Na taką właśnie okoliczność powołała się kobieta, która w ciągu pół roku otrzymała 25 punktów karnych za pięciokrotne naruszenie przepisów ruchu drogowego, w tym dwie kolizje drogowe.
Skierowanie na powtórkowy egzamin dotyczyło aż siedmiu posiadanych przez nią kategorii prawa jazdy. Kobieta miała je m.in. na samochód ciężarowy i autobus.
W odwołaniu od decyzji starosty kobieta powołała się na swoją trudną sytuację materialną. Jest bezrobotna, samotnie wychowuje dwójkę dzieci (córka 12 lat, syn 14 miesięcy), a komornicza egzekucja alimentów od ojca dzieci jest bezskuteczna.
Utrata prawa jazdy spowoduje, że sytuacja materialna rodziny stanie się jeszcze trudniejsza, gdyż wykonanie decyzji pozbawi ją uprawnień do wykonywanego od ośmiu lat zawodu kierowcy. A sama tylko konieczność opłacenia ponownych egzaminów kosztowałaby ją ponad 1 tys. zł.

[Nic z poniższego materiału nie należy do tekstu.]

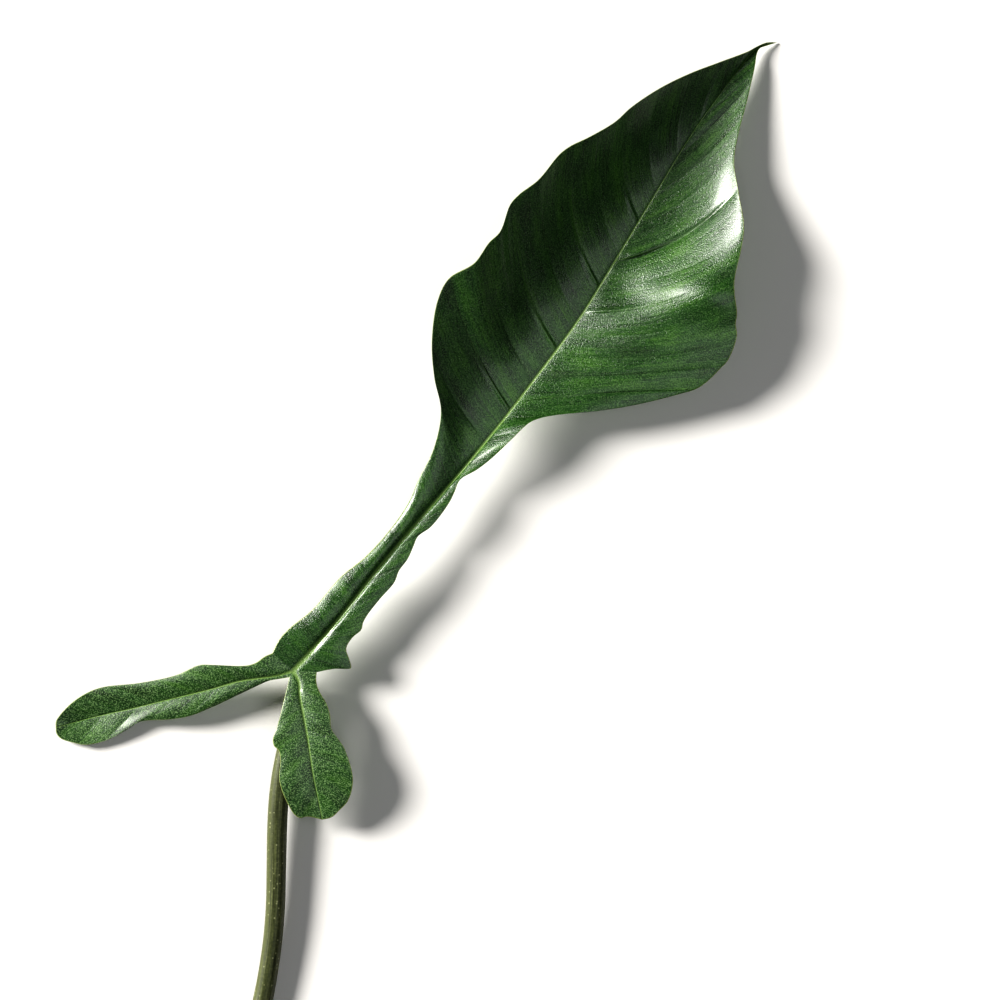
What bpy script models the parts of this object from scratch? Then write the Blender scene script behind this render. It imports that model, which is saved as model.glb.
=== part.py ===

Nie przekonała jednak Samorządowego Kolegium Odwoławczego, które utrzymało w mocy decyzję starosty. Stwierdziło, że kobieta wielokrotnie naruszyła przepisy ruchu drogowego. Kierując samochodem osobowym, nie zastosowała się do zakazu ruchu w obu kierunkach. Prowadząc autobus, spowodowała kolizję z mikrobusem, a prowadząc samochód ciężarowy – kolizję z ciągnikiem siodłowym. Przekroczyła też prędkość od 41 do 50 km/h na obszarze wiejskim.